The hot diesel is said to take just 6.1 seconds to hit 100km/h and tops out at 250km/h on the autobahn.

All V6 versions will get quattro all-wheel-drive traction, while front-wheel drive will be standard on the 2.0-litre TDI and hybrid. The new seven-speed dual-clutch S tronic transmission makes it debut on the A6 V6 models, while the TDI 2.0 gets a choice of manual or Multitronic auto.

Fuel economy and acceleration are assisted by the new lightweight body that uses a blend of aluminium and high-strength steel to carve about 15 per cent from the weight compared with a conventional steel body.

Aluminium panels include front mudguards, bonnet, rear hatch and doors, as well as the bulkhead and cross-member in the boot. The front strut mounts are also made of cast aluminium.

The A6 TDI is 4.92 metres long – similar to the 5 Series – and weighs in at 1575kg – 15kg lighter than the kerb weight list for the current A6 in Australia but 50kg leaner than the equivalent BMW 520d.

Audi is claiming a slippery aerodynamic drag figure of 0.26Cd.

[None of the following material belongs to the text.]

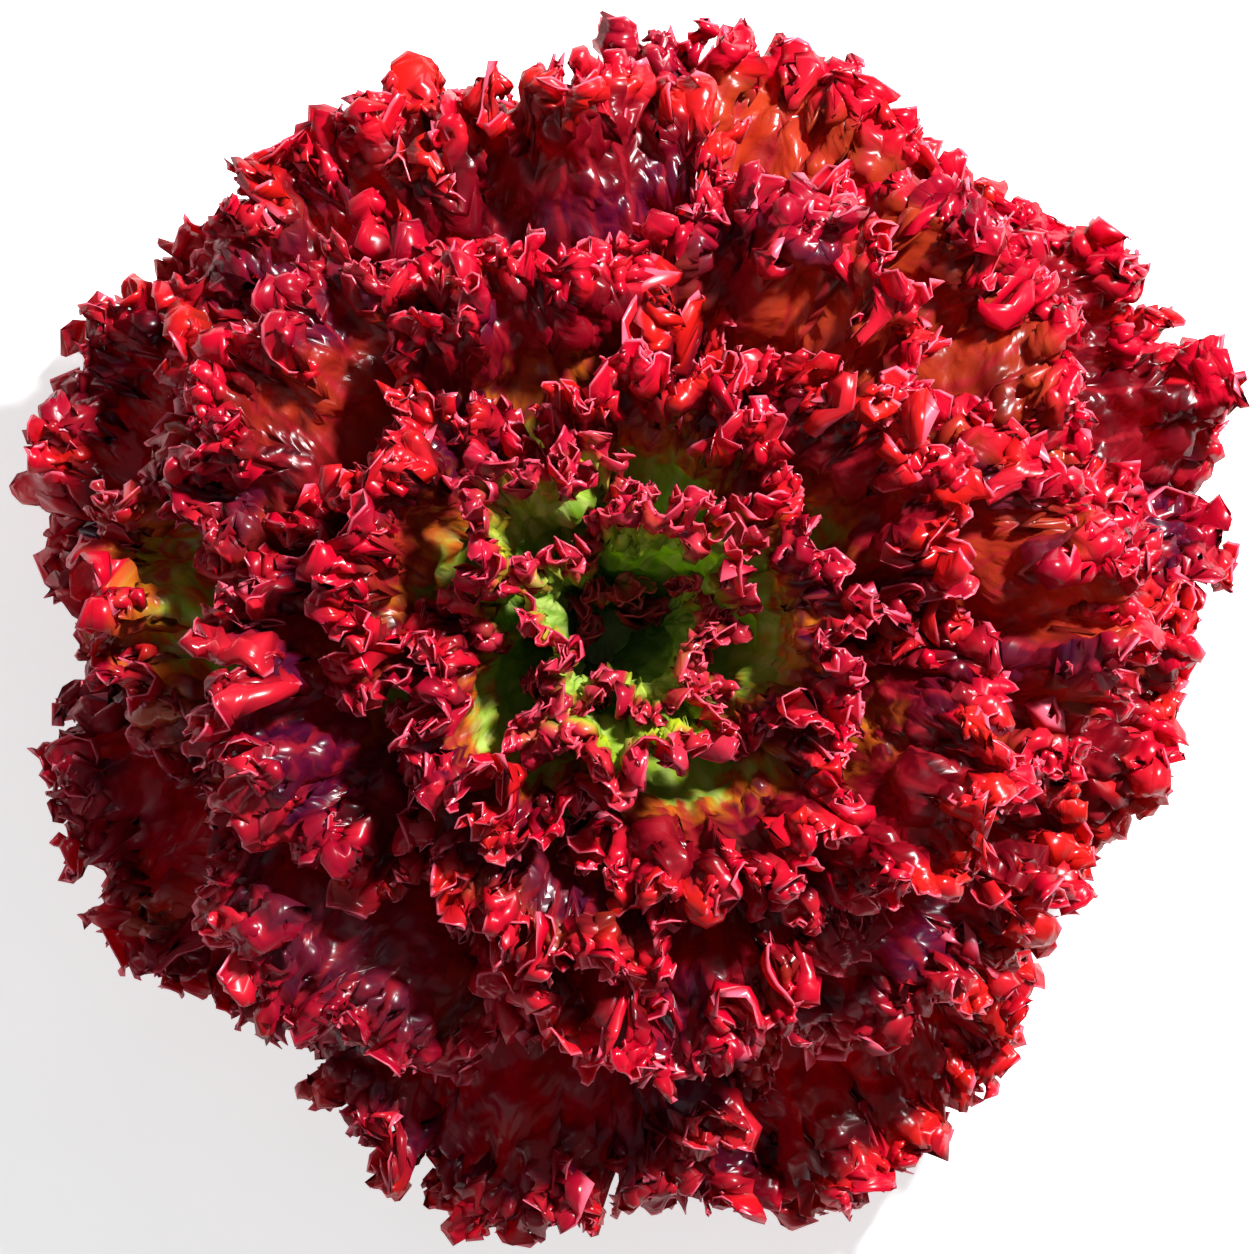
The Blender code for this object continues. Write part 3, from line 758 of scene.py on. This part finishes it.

While styling advances are evolutionary, conservative and undoubtedly Audi, the A6 bristles with new technology that the German prestige car-maker hopes will help its executive express take the fight up to the rival BMW 5 Series and Mercedes-Benz E-class in Europe and North America, not just in China where it is already dominant.

The A6 even dials up Google Earth on the internet for its sat-nav system that, with optional add-ons, is capable of automatically activating high-beam headlights when entering a highway on-ramp or switching on cornering lights when approaching a turn.

Systems that are either standard or available on the new A6 include Audi Pre Sense crash mitigation system, adaptive cruise control, idle-stop, active lane assist, side-assist blind spot detection, night vision system to highlight pedestrian, speed limit display and park assist automatic parallel parking.

The A6 rides on aluminium five-link front suspension and trapezoidal-link rear suspension.

Inside, the A6 gets what it calls a wrap-around inlay around the front of the cabin, starting at the driver’s door and curving in an arc around the base of the windscreen to the passenger’s door.